Data segment
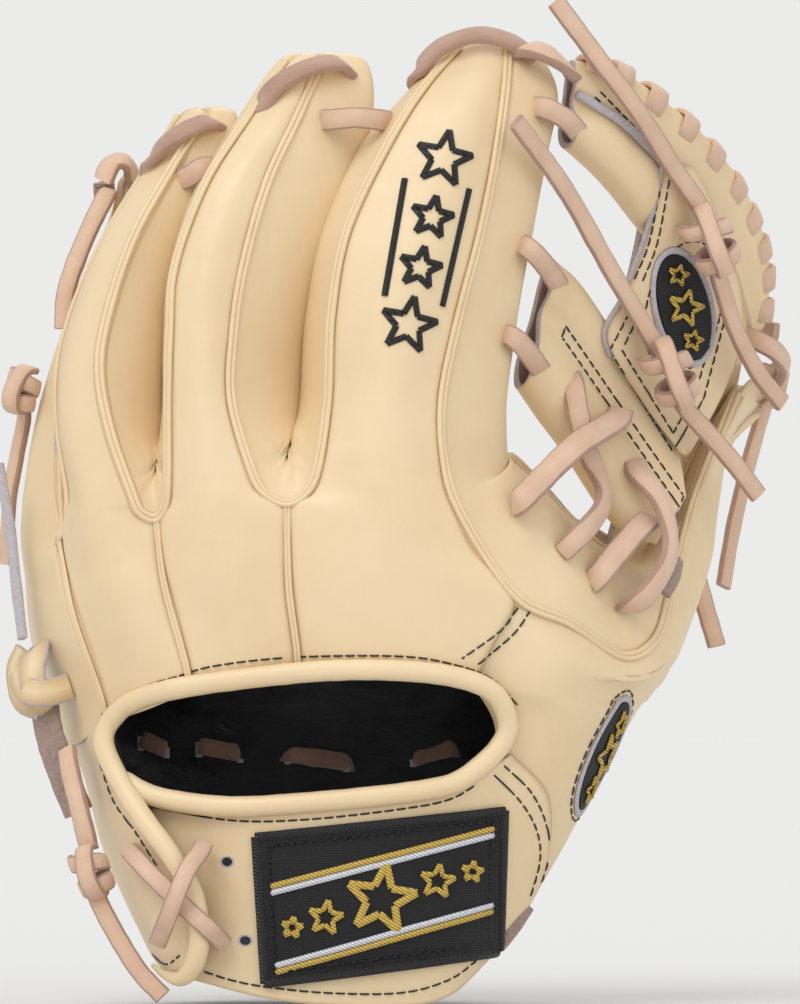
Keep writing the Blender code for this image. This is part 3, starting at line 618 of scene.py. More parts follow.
def line_of(finger, place):
    """One of a finger's seven long lines, from its base over the rounded tip."""
    line = [Vector((*level[place], level[0])) for level in finger]
    top = finger[-1]
    middle = Vector((sum(p[0] for p in top[1:]) / 7, sum(p[1] for p in top[1:]) / 7, top[0]))
    return line + [middle.lerp(line[-1], TIP_SHARE) + UP * TIP_RISE]


INDEX_HAND = (
    [(-2.5, -45, 17), (-2, -47.5, 25), (-4.4, -50, 45), (-5, -49.4, 60), (-4.7, -48.7, 69.4),
     (0.8, -47.8, 72.8)],
    [(24, -49, 18.5), (24, -52, 26.5), (24, -54, 46), (24, -54.5, 58), (24, -54.5, 65.5),
     (24, -54, 73)],
    [(52, -45, 17.5), (55.5, -47, 25.5), (63.5, -46.5, 42), (52, -47, 55), (47, -46.8, 65),
     (43.5, -46, 73)],
)
MIDDLE_HAND = (
    [(-34, -41, 13.5), (-35, -43.5, 21.5), (-41.5, -43, 46), (-43.6, -41, 57), (-44, -40, 64.8),
     (-41.4, -41, 69.6)],
    [(-18, -46, 15.5), (-18.5, -48.5, 23.5), (-23, -51, 46), (-25, -50.8, 57), (-26.5, -50.4, 65),
     (-27.5, -50, 72)],
    [(-2.5, -45, 17), (-2, -47.5, 25), (-4.5, -50, 45), (-5, -49.4, 60), (-5.3, -48.7, 69.4),
     (-11.2, -48.2, 72.4)],
)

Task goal
Write out exactly, please, the lines beginning at the start of the material and ending with the line that holds "return line +", both included.

The result
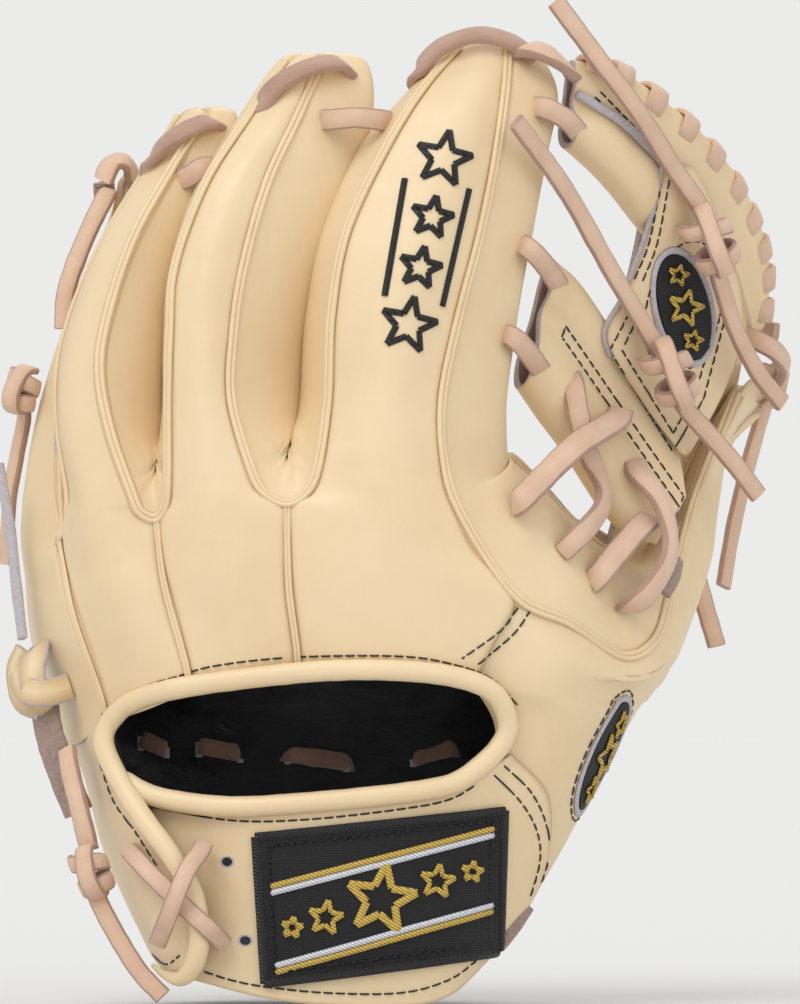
Keep writing the Blender code for this image. This is part 3, starting at line 618 of scene.py. More parts follow.
def line_of(finger, place):
    """One of a finger's seven long lines, from its base over the rounded tip."""
    line = [Vector((*level[place], level[0])) for level in finger]
    top = finger[-1]
    middle = Vector((sum(p[0] for p in top[1:]) / 7, sum(p[1] for p in top[1:]) / 7, top[0]))
    return line + [middle.lerp(line[-1], TIP_SHARE) + UP * TIP_RISE]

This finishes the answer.